L’apprentissage et les observables

Selon la définition de Py, il y a apprentissage ‘aussitôt qu’une nouvelle forme est intégrée dans un microsystème,’ — un microsystème étant la perspective dans laquelle on voit l’organisation des connaissances intermédiaires de l’apprenant — ‘qu’elle est traitée par l’apprenant comme un modèle à imiter et qu’elle contribue à l’accomplissement d’une tâche de communication.’ (Bulletin suisse de linguistique appliquée, 63/1996, 11-23) Dans ce sens l’interaction exolingue sous un contrat didactique est un lieu très favorable à l’apprentissage dont la preuve se manifeste par l’existence des occurrences données-prises au sein des séquences potentiellement acquisitionnelles.

L’enchaînement typique des SPA est marqué par la distance nulle entre la donnée et la prise ; la séquence latérale commence avec la sollicitation d’aide de l’apprenant, passe par l’obtention de la donnée attendue et est clôt par la prise de cette donnée de la part de l’apprenant.

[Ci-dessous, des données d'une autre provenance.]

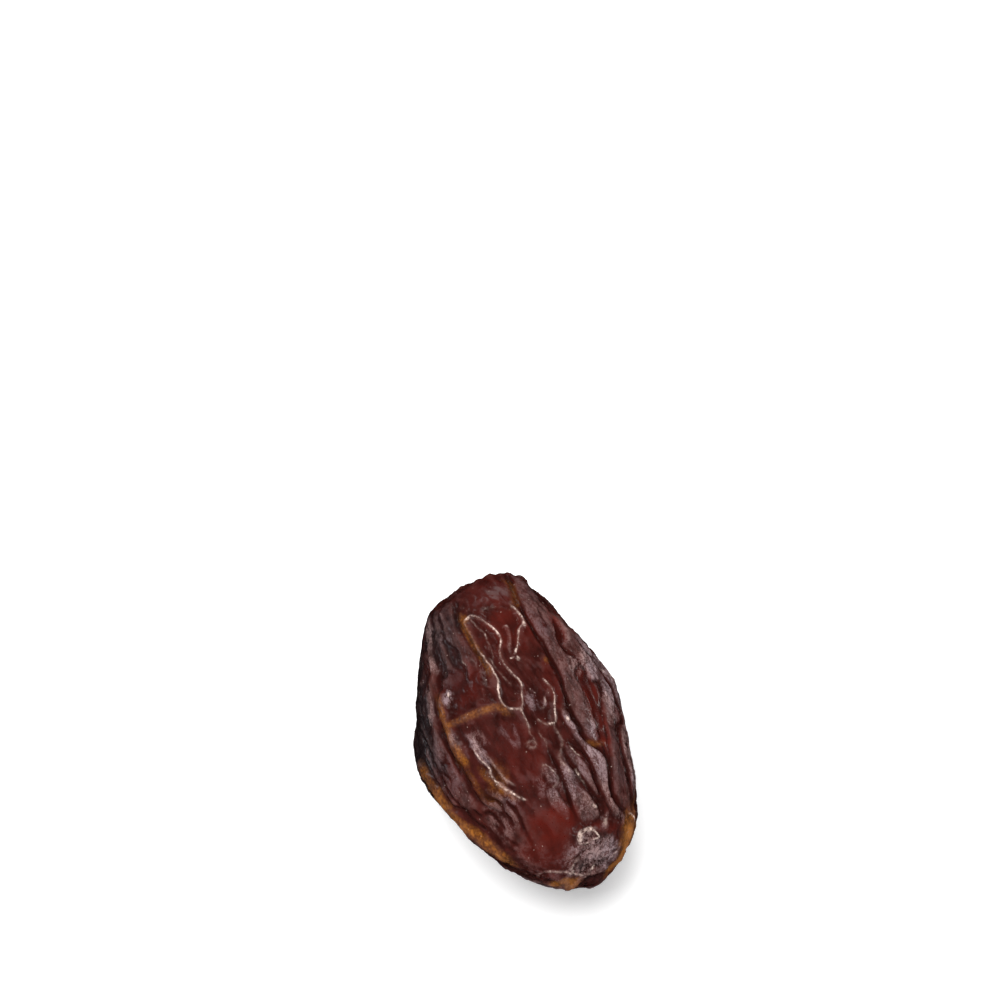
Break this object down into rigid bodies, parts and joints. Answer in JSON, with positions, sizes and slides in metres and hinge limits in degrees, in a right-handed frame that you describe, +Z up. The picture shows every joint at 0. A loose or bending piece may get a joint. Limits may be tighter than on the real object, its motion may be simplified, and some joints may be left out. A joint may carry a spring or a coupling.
{
  "type": "medjool date",
  "caption": "Whole dried medjool date lying on its side, with long folds, loose skin ridges, a stem scar and a small flat resting spot.",
  "frame": {"origin": "middle of the underside of the date's box, on the surface that the date rests on", "axes": "+X along the fruit towards its pointed end, +Y across it, +Z up from the surface"},
  "size_m": [0.0468, 0.0272, 0.0229],
  "materials": {
    "date_skin": "dark red-brown leathery skin, half glossy, with a grey bloom on its raised plates and amber along its seams"
  },
  "bodies": {
    "root": {"date_fruit": "date_skin"}
  },
  "joints": []
}
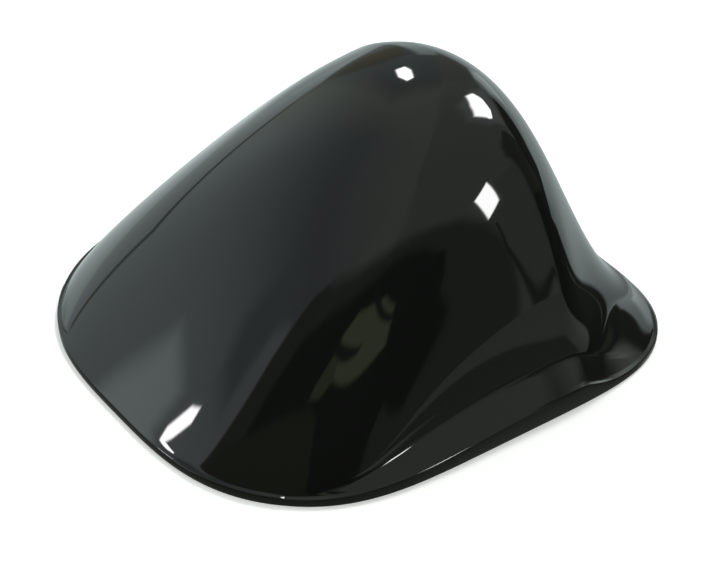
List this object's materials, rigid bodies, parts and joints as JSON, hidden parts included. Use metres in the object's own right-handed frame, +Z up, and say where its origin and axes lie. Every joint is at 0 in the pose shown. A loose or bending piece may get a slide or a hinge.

La qualité de l’apprentissage est observable à travers les modalités précises des occurrences données-prises.

De manière générale, il y a deux sortes de prises : les prises par mention et les prises en usage. Dans le premier cas l’apprenant répète la donnée du natif entièrement ou partiellement, avec ou sans une opération d’extraction de la donnée. Une prise en usage décrit le cas où l’apprenant utilise directement la donnée dans ses propres énoncés ; elle est donc un indice plus sûr de l’acquisition.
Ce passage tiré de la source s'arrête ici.